To be done:
Begin with the line containing "function place(name, geometry, finish)" and end with the line containing "obj.parent = rigid_bodies[body]"; set down that block verbatim and nothing else.

▬▬▬

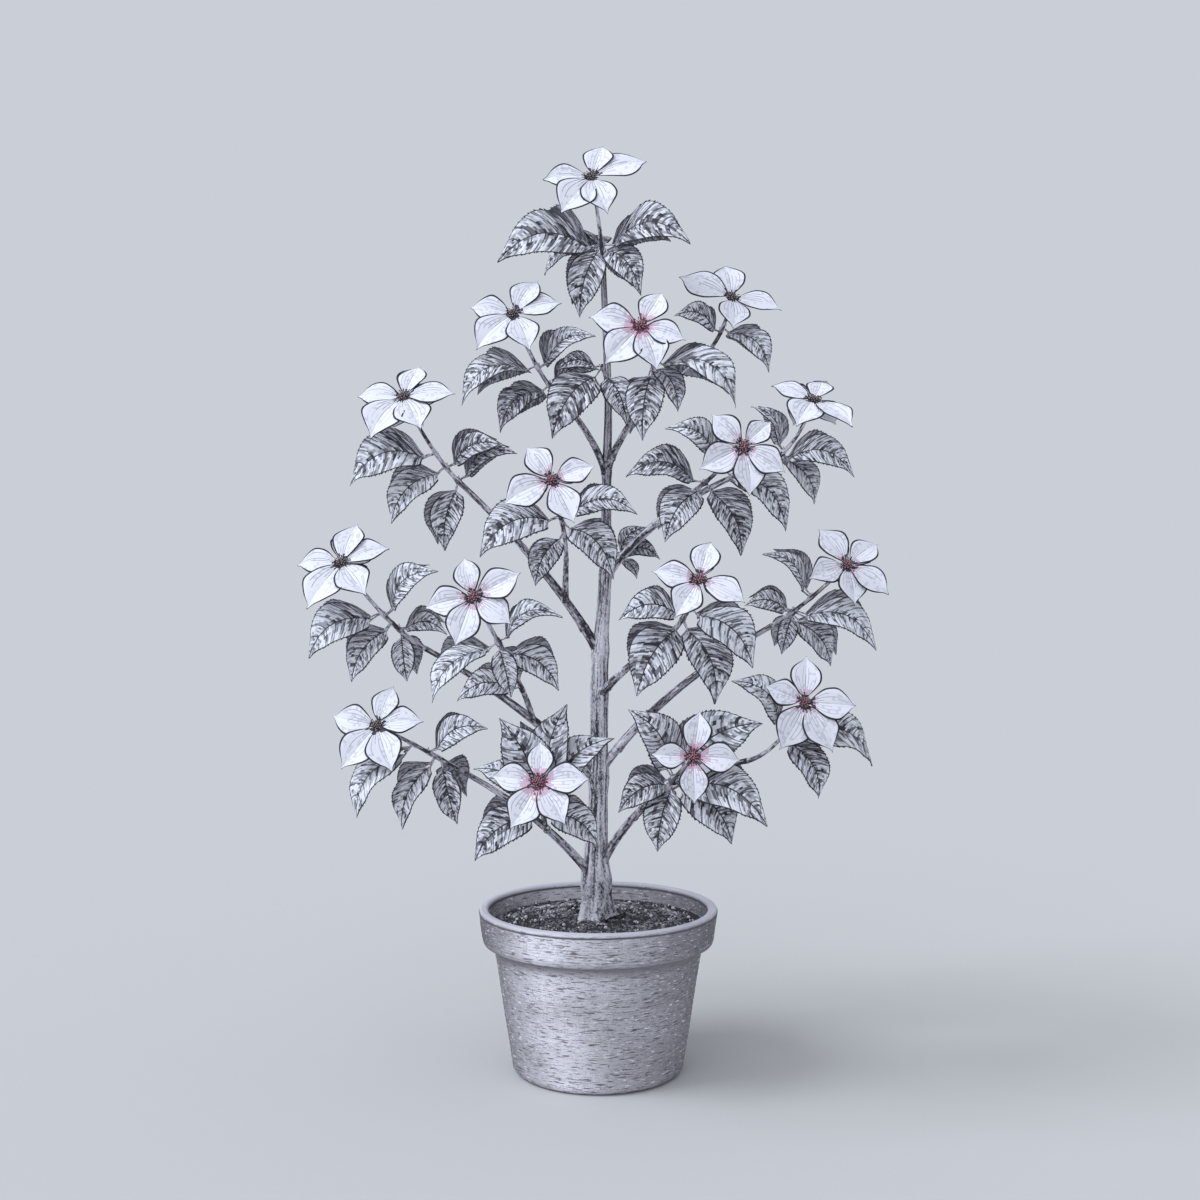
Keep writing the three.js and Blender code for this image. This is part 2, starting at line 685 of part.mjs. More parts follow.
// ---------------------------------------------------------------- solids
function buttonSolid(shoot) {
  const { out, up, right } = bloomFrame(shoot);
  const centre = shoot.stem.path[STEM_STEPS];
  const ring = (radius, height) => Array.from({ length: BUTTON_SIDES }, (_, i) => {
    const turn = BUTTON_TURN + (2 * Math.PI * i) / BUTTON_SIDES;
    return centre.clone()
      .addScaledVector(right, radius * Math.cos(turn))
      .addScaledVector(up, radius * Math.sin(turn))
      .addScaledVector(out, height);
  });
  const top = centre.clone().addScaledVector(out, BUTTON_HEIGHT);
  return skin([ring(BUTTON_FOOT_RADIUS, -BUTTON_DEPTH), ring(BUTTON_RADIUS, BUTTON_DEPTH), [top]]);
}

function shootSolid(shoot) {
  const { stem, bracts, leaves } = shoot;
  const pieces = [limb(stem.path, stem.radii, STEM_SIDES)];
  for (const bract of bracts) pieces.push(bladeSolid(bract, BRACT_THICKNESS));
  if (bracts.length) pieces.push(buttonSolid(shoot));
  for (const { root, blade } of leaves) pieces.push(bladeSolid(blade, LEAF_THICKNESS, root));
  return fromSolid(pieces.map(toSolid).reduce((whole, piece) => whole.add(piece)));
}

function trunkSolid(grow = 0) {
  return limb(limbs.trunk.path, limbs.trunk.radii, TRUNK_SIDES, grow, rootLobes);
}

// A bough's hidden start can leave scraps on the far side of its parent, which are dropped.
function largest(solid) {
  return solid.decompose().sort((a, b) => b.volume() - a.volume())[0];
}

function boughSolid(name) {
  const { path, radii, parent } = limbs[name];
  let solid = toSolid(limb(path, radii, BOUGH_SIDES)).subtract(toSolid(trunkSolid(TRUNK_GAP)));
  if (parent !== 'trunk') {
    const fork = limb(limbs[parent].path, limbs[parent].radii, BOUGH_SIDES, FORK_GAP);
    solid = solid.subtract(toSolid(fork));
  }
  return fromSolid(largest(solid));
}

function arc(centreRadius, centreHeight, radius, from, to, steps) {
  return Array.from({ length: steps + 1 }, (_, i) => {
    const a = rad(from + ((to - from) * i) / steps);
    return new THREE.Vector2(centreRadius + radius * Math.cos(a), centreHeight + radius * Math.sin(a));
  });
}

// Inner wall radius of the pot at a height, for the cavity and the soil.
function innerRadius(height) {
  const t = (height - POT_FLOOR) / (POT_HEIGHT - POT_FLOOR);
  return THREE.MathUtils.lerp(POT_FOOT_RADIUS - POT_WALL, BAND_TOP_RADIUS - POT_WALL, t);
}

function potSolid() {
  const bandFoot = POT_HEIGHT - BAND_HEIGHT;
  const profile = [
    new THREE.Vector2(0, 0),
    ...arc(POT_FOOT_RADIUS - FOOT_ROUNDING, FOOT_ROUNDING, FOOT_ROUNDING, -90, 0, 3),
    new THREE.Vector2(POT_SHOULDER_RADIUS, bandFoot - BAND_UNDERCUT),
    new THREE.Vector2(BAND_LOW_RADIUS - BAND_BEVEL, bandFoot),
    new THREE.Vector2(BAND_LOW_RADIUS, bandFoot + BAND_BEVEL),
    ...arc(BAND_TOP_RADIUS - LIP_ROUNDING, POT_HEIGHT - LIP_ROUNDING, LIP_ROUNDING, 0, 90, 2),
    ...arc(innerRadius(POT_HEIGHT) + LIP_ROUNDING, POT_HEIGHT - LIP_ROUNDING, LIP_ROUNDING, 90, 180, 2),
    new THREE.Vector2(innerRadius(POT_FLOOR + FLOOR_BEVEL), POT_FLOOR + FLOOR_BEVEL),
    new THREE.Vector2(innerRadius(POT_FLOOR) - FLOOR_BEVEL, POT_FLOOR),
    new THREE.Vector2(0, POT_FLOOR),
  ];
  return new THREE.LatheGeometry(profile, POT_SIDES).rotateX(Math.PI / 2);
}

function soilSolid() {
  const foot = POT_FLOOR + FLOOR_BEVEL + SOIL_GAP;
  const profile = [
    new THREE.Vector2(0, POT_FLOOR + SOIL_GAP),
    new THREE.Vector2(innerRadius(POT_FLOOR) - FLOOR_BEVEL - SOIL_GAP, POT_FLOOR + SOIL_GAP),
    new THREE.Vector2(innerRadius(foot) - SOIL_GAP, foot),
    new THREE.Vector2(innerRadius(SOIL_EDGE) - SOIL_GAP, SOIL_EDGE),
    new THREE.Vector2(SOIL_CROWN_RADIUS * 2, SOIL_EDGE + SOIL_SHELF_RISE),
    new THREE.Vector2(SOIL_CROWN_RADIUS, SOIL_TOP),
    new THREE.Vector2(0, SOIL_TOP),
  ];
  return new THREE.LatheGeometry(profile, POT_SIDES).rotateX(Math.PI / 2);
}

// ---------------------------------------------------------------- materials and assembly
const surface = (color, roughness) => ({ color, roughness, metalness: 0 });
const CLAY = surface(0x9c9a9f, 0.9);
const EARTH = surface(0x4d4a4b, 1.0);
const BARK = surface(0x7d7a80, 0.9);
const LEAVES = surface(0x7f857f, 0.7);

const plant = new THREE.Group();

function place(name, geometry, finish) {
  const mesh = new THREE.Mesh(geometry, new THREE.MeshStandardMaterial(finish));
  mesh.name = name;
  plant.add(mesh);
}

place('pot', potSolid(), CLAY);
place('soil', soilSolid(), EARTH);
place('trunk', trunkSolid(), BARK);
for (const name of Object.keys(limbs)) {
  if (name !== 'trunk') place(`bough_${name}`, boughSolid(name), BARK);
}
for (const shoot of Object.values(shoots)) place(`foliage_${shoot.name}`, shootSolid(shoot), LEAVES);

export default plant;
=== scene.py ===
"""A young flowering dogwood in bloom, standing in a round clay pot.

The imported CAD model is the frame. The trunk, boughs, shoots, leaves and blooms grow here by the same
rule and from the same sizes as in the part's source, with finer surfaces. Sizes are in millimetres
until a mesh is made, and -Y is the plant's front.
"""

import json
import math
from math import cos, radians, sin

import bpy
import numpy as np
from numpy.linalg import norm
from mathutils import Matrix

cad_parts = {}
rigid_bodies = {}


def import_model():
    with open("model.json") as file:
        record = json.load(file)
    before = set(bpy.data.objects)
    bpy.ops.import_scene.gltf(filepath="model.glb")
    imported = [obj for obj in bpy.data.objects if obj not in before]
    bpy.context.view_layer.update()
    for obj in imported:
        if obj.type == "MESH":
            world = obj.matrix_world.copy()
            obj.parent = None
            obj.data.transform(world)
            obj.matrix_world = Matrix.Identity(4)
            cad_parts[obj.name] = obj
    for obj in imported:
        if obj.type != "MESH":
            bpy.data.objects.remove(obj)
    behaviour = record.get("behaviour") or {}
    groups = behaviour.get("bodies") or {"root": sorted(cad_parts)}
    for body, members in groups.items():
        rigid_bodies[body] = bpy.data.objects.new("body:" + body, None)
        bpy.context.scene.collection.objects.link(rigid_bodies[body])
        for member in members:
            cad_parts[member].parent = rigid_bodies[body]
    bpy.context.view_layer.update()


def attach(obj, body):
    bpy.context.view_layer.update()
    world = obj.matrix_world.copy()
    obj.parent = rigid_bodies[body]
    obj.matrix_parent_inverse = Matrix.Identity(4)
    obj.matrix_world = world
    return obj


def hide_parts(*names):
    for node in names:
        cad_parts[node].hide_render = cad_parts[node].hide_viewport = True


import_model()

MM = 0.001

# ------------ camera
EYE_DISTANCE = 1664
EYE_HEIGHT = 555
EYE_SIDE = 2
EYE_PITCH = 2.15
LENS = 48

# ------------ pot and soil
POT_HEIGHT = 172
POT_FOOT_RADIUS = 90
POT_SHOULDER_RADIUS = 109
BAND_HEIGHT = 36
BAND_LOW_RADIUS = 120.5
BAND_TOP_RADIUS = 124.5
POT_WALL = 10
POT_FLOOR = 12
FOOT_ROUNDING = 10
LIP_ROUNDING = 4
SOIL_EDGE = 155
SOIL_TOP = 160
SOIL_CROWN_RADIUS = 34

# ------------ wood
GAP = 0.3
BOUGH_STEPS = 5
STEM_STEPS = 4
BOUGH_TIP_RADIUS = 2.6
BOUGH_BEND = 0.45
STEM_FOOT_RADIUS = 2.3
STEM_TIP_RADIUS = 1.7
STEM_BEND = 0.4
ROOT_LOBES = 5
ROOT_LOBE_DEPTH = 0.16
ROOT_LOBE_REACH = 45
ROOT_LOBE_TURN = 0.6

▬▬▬

Reply:
function place(name, geometry, finish) {
  const mesh = new THREE.Mesh(geometry, new THREE.MeshStandardMaterial(finish));
  mesh.name = name;
  plant.add(mesh);
}

place('pot', potSolid(), CLAY);
place('soil', soilSolid(), EARTH);
place('trunk', trunkSolid(), BARK);
for (const name of Object.keys(limbs)) {
  if (name !== 'trunk') place(`bough_${name}`, boughSolid(name), BARK);
}
for (const shoot of Object.values(shoots)) place(`foliage_${shoot.name}`, shootSolid(shoot), LEAVES);

export default plant;
=== scene.py ===
"""A young flowering dogwood in bloom, standing in a round clay pot.

The imported CAD model is the frame. The trunk, boughs, shoots, leaves and blooms grow here by the same
rule and from the same sizes as in the part's source, with finer surfaces. Sizes are in millimetres
until a mesh is made, and -Y is the plant's front.
"""

import json
import math
from math import cos, radians, sin

import bpy
import numpy as np
from numpy.linalg import norm
from mathutils import Matrix

cad_parts = {}
rigid_bodies = {}


def import_model():
    with open("model.json") as file:
        record = json.load(file)
    before = set(bpy.data.objects)
    bpy.ops.import_scene.gltf(filepath="model.glb")
    imported = [obj for obj in bpy.data.objects if obj not in before]
    bpy.context.view_layer.update()
    for obj in imported:
        if obj.type == "MESH":
            world = obj.matrix_world.copy()
            obj.parent = None
            obj.data.transform(world)
            obj.matrix_world = Matrix.Identity(4)
            cad_parts[obj.name] = obj
    for obj in imported:
        if obj.type != "MESH":
            bpy.data.objects.remove(obj)
    behaviour = record.get("behaviour") or {}
    groups = behaviour.get("bodies") or {"root": sorted(cad_parts)}
    for body, members in groups.items():
        rigid_bodies[body] = bpy.data.objects.new("body:" + body, None)
        bpy.context.scene.collection.objects.link(rigid_bodies[body])
        for member in members:
            cad_parts[member].parent = rigid_bodies[body]
    bpy.context.view_layer.update()


def attach(obj, body):
    bpy.context.view_layer.update()
    world = obj.matrix_world.copy()
    obj.parent = rigid_bodies[body]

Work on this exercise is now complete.